Comme la plupart des lettres d’Amedeo, celle-ci n’est ni datée, ni écrite d’un lieu spécifié. Le catalogue de Parke Bernet identifiait par erreur la célèbre maîtresse du peintre, Béatrice Hastings sous les traits de cette énigmatique « Manon ». Mais Manon renvoie sans aucun doute à un moment antérieur de la vie du peintre. De son vrai nom Paulette Philippi, Manon tenait rue de Douai à Montparnasse une sorte de salon chinois où, dans ces premières années du XIXe siècle, les jeunes peintres se livraient aux paradis des stupéfiants. C’est par Manon et par certains autres de ses « collègues » que l’usage des drogues se répandit dans la Bohème parisienne de l’époque. Manon abusait des plus beaux et s’éprenait de certains. Elle apparaît sous le nom d’Opia dans le remarquable journal de Henri-Pierre Roché. Paul fort en fera la muse de l’une de ses Ballades françaises (Paris sentimental). Et René Dalize, l’ami d’apollinaire, qualifiera cette Manon de « Malherbe de la prostitution », selon une formule relevée par André Salmon.

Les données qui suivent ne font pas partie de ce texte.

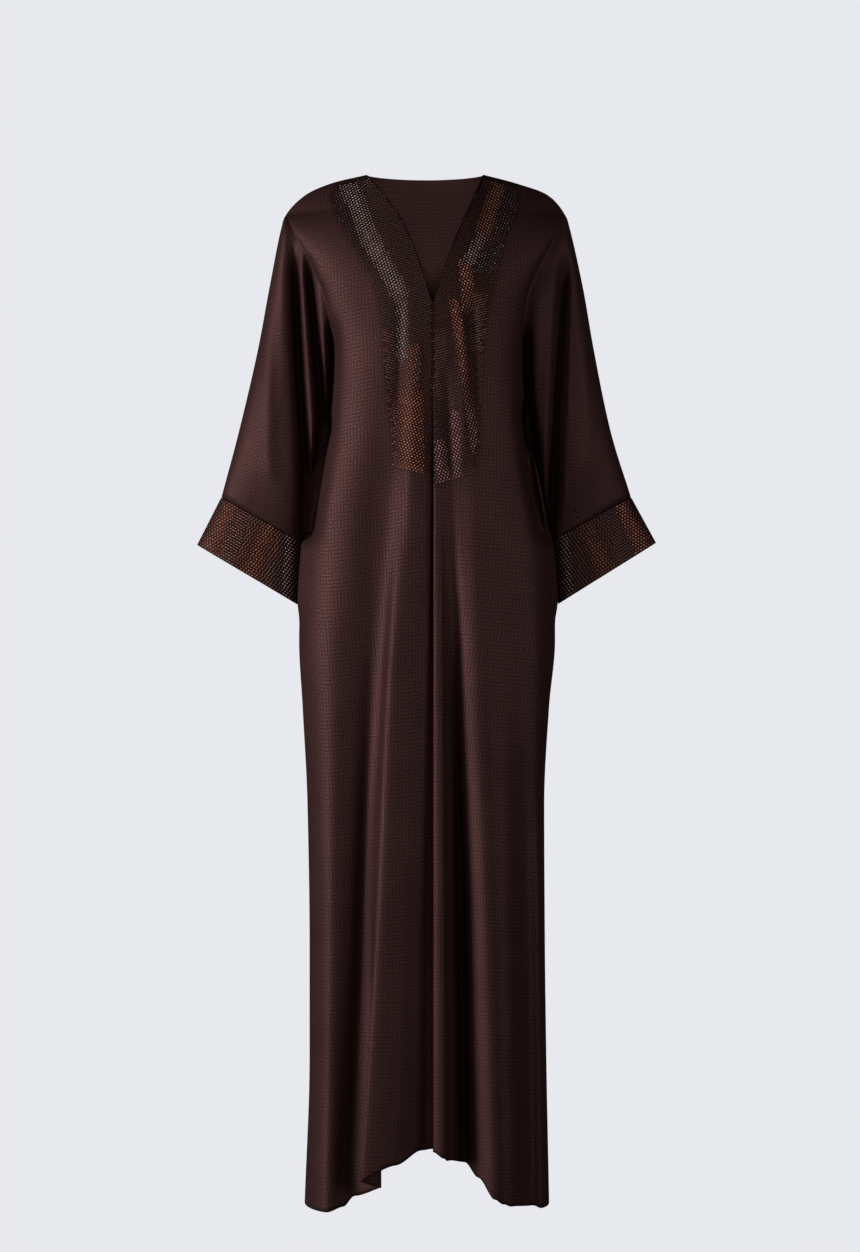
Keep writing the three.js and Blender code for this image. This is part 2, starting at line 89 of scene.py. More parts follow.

« J’ai fumé chez Manon. Apollinaire a fumé. Picasso s’y essaya sans persévérer. On put voir un instant, dans l’atelier du Bateau-Lavoir, un embryon de fumerie (…) Manon qui parfois montait place du tertre y avait remarqué Modigliani, le trouvant beau. Elle me pressait de le lui ramener rue de Douai : Ca ne serait pas tellement pour ce qui est de la chose (…) mais tu trouves pas qu’un beau type comme lui (…), ça ferait bien sur ma natte ? Je crois qu’il mordrait au truc, et aussi j’aurais du plaisir, après quelques pipes bien tassées, à couler les doigts dans sa chevelure orientale » (A. Salmon, La vie passionnée de Modigliani, 1957, pp. 85-87).